If pain reminds you that you're alive then the aforementioned episode with the stomach acid is the most alive I've ever felt. If that's true though then is the converse true as well? Is the inability to feel when we're at our least alive?
After the initial high of receiving Diamorphine it rapidly became a terrible burden. I couldn't cope without it but being on it was a horrendous experience. I've mentioned the dreams before but that isn't even the half of it. My waking hours were spent with a mind gone wandering. I couldn't trust my own thoughts and often made little sense to whoever was with me. Normally that would frustrate me as I always like to be understood, even if someone disagrees with me, but I felt nothing. I was as they say 'oot the game'.
So I couldn't interact with the world in the way I would normally like to and I vividly remember feeling completely detached from it. Allied to the sleep deprivation I was suffering from I just didn't feel like I was operating on the same level as all these people around me. Feeling so detached from everything around me, I felt like I wasn't making a mark on the world, that my life wasn't of note, that death might not actually be either too far away or even unwelcome. The numbness felt like preparation for the end in my mind; a fog that hides everything yet gives the sense of impending danger.

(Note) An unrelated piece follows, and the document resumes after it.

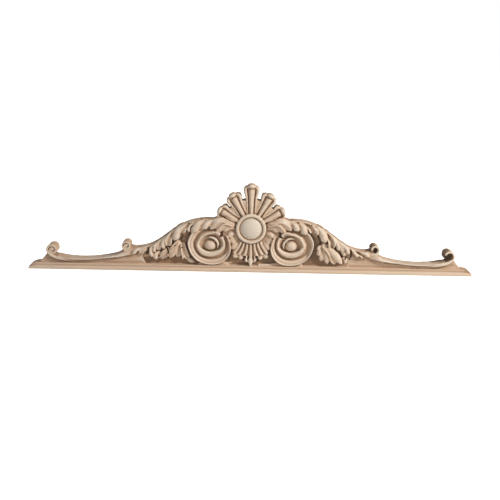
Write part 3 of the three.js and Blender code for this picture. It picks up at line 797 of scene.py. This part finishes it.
# %% Volutes
OUTER_FLOOR = (
    # outer rim x, height, inner rim x, height
    (70, 103, 71, 90), (84, 104, 79, 90), (97, 104, 88, 88), (112, 99, 100, 85), (126, 91, 109, 80),
    (135, 79, 115, 72), (140, 65, 119, 63), (138, 52, 118, 54), (133, 40, 114, 46), (123, 28, 107, 39),
    (107, 19, 98, 36.5), (89, 16, 89, 36), (69, 19, 79, 38.5), (54, 30, 69, 45), (47, 45, 62, 54),
    (47, 60, 60, 63), (50, 72, 62, 73), (54, 82, 67, 81),
)
INNER_RIM = (
    # x, height
    (66, 82), (74, 87.5), (86, 88), (99, 86), (110, 79), (118, 66), (118, 54), (108, 40), (89, 36.5),
    (74, 41), (63, 52), (60, 62), (62, 73), (68, 82),
)
SWELL = (
    # x, height, crest, half width
    (118, 63, 34.5, 1.5), (110.5, 47, 34.8, 4.0), (91, 39.5, 35.2, 5.6), (70.5, 46, 34.8, 4.2),
    (61.5, 61, 34.5, 1.5),
)
# x, height, crest, half width of the crescent between the inner floor and the ball
CRESCENT = ((99, 75, 33, 1.0), (90, 77.5, 34, 2.0), (79.5, 73, 34.5, 2.8), (73.5, 63, 34, 2.6),
            (75.5, 50, 31.5, 1.0))
# the shoulder lies at this share of the way from rim to rim, along these marks
SHOULDER = 0.27
SHOULDER_RUN = {1: slice(8, 18), -1: slice(2, 15)}
BALL = (90.5, 59.0)
BALL_SIZE = (13.2, 14)
BALL_FOOT = 21
# the inner floor ends at this share of the way from the ball's middle to its rim
INNER_SHARE = 0.12
# a hollowed leaf's rims stand at this share of its half width
RIM_SHARE = 0.84


def floor_between(rims, crest):
    """Rows for a hollowed leaf whose two rims run through the marks."""
    rows = []
    for outer_x, outer_y, inner_x, inner_y in rims:
        gap = math.hypot(outer_x - inner_x, outer_y - inner_y)
        middle = (outer_x + inner_x) / 2, (outer_y + inner_y) / 2
        rows.append((*middle, crest, gap / 2 / RIM_SHARE))
    return rows


def volute(side):
    turned(side * 91, 60.5, [(0, 0), (40, 0), (40, 20), (37, 22), (0, 22)], stretch=1.13)
    leaf(floor_between(OUTER_FLOOR, 35), side=side, rise=10, hollow=1.0, tip=0.03, spring=0.02,
         foot=4, stations=120, across=27)
    shoulder = []
    for outer_x, outer_y, inner_x, inner_y in OUTER_FLOOR[SHOULDER_RUN[side]]:
        gap = math.hypot(outer_x - inner_x, outer_y - inner_y)
        shoulder.append((outer_x + SHOULDER * (inner_x - outer_x),
                         outer_y + SHOULDER * (inner_y - outer_y), 33.0, 0.32 * gap))
    leaf(shoulder, side=side, rise=8, tip=0.3, spring=0.3, foot=4, stations=120, across=17)
    leaf(SWELL, side=side, rise=7, tip=0.2, spring=0.2, foot=8, stations=60, across=17)
    inner = [(x, y, BALL[0] + INNER_SHARE * (x - BALL[0]), BALL[1] + INNER_SHARE * (y - BALL[1]))
             for x, y in INNER_RIM]
    leaf(floor_between(inner, 34.5), side=side, rise=10.5, hollow=1.0, tip=0.04, spring=0.03,
         foot=4, stations=120, across=27)
    leaf(CRESCENT, side=side, rise=5, tip=0.3, spring=0.3, foot=8, stations=40)
    radius = BALL_SIZE[0]
    ball = [(0, 8), (radius, 8), (radius, BALL_FOOT - 1)]
    ball += arc((0, BALL_FOOT), BALL_SIZE, math.pi / 2)[1:]
    turned(side * BALL[0], BALL[1], ball, stretch=1.1)


for side in (1, -1):
    volute(side)
print("volutes", len(blanks), "forms so far")

# %% [markdown]
# ## Leaves
# The S-curve is clothed in a long leaf. Its lobes hang from the edge like gadroons, narrow above and
# full below, with some of them hollowed like a spoon. Each is one row: three marks along its middle,
# its half width and how hollow it is. A carver cuts the two sides by eye, and here they differ, as in
# the photograph, so each side has a table of its own.

# %% Lobes of the long leaf
LEAF_CREST = 36.5
LOBES = {
    # springs at x, bends at, ends at, half width, hollow
    1: (
        (86, (98, 108), (104, 94), 9.0, 0.0), (103, (116, 104), (121, 86), 10.0, 0.0),
        (121, (134, 103), (139, 90), 8.5, 0.8), (135, (147, 98), (149, 86), 4.5, 0.0),
        (143, (159, 92), (166, 69), 10.5, 0.0), (163, (180, 75), (182, 55), 9.5, 0.8),
        (178, (194, 67), (198, 51), 6.0, 0.0), (188, (204, 61), (208, 46), 6.0, 0.3),
        (199, (215, 57), (220, 43), 6.0, 0.0), (224, (234, 47), (241, 37), 5.0, 0.0),
        (233, (247, 45), (256, 36), 6.5, 0.8), (246, (259, 45), (266, 37), 5.0, 0.0),
    ),
    -1: (
        (82, (97, 109), (107, 95), 9.0, 0.0), (101, (118, 106), (129, 86), 11.0, 0.0),
        (124, (138, 101), (139, 88), 4.5, 0.0), (133, (150, 97), (154, 84), 8.5, 0.6),
        (145, (163, 91), (170, 68), 10.0, 0.0), (165, (183, 74), (185, 54), 9.0, 0.6),
        (181, (197, 65), (196, 48), 6.8, 0.0), (192, (206, 60), (207, 44), 6.2, 0.4),
        (202, (216, 55), (217, 40), 5.8, 0.0), (212, (225, 47), (222, 29), 5.8, 0.0),
        (227, (241, 46), (248, 34), 6.4, 0.5), (242, (257, 45), (265, 34), 6.2, 0.0),
    ),
}


def long_leaf(side):
    bed = [(x, y - 14, 25, 12) for x, y in hump_line(12)]
    leaf(bed, side=side, rise=3, tip=0.05, foot=4, stations=60)
    for spring, bend, end, half, hollow in LOBES[side]:
        top = min(HUMP_TOP, hump_height(max(spring, CROWN))) - 4.0
        crest = LEAF_CREST + (1.0 if half > 8 else -0.5)
        leaf([(spring + 2, top, 31.0, 0.5 * half), (*bend, crest, 0.85 * half),
              (end[0], end[1] + 0.4 * half, crest, half), (*end, crest - 1.5, 0.95 * half)],
             side=side, rise=10, hollow=hollow, tip=0.3, foot=5, across=21)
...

All these thoughts are, with the benefit of the retrospectoscope, side effects of the chemicals sloshing around in my bloodstream but they felt so very real at the time. I've never really spoken about it to anyone because there's very few ways to crowbar that there were times that you wanted to just close your eyes and slip away into the conversation.
I know that when I get my chance at a lung transplant that pain medication will be necessary at certain points but I'll be doing my best to minimise how much of it I get. I'd rather feel a little pain than have to endure that fog again.